New residents will mean more vibrancy and nightlife downtown, Brewer and others said.
“The addition of residential is needed for the talent we need to recruit and the workforce that we need in the growing economy,” Brewer said. “And it also is a part of the vibe.”
Overall, the new high-rise and apartment projects — and others like them still in negotiations and not yet made public — may signal a crucial financial turning point for the state as a whole, based on the sheer volume of projects.
Infill development in the heart of downtown faltered seven years ago, most notably on the blocks around the then-newly built City Creek Center. The 22-story 222 Main office tower on Main Street, for example, struggled to land tenants when it debuted in 2009.
Today, that tower and many others like it have historically low vacancy rates.
Demand driven by years of job and population growth has pushed rents and office lease rates high enough so that erecting skyscrapers now makes sense to more investors. Brokers report avid interest from out-of-state developers hoping to do their first projects in Utah.
And in terms of city commerce, there are hopes in business circles that the new office and apartment buildings will have a combined effect of creating both new upscale workspaces and places for new employees filling them to live nearby.

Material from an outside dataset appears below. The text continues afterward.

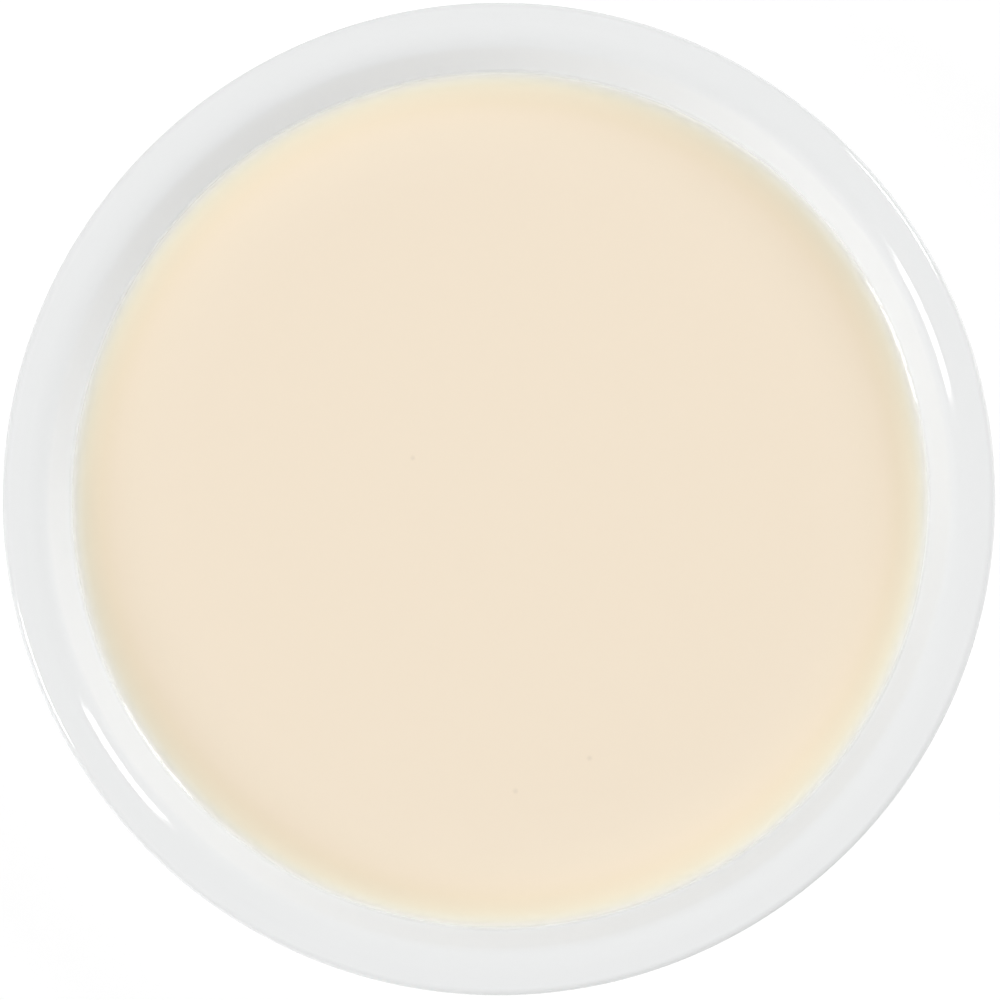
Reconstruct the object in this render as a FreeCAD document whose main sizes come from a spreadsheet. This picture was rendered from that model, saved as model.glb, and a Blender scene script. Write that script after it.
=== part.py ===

The buildings could also put Salt Lake City in a better position to lure more technology companies to locate downtown instead of farther south in suburbs on the border of Salt Lake and Utah counties, in what is known as Silicon Slopes.
In addition to pushing buildings upward, the quest to make the most of available land close to downtown amenities such as nightlife and mass transit now appears to be guiding developers westward.
Several commercial and residential projects are already in the works clustered around the North Temple TRAX station, along the west end of the city’s 900 South corridor and into the west-side Granary District, with its acres of former industrial and warehouse properties.
So, in that sense, Salt Lake City is growing not just up but also out.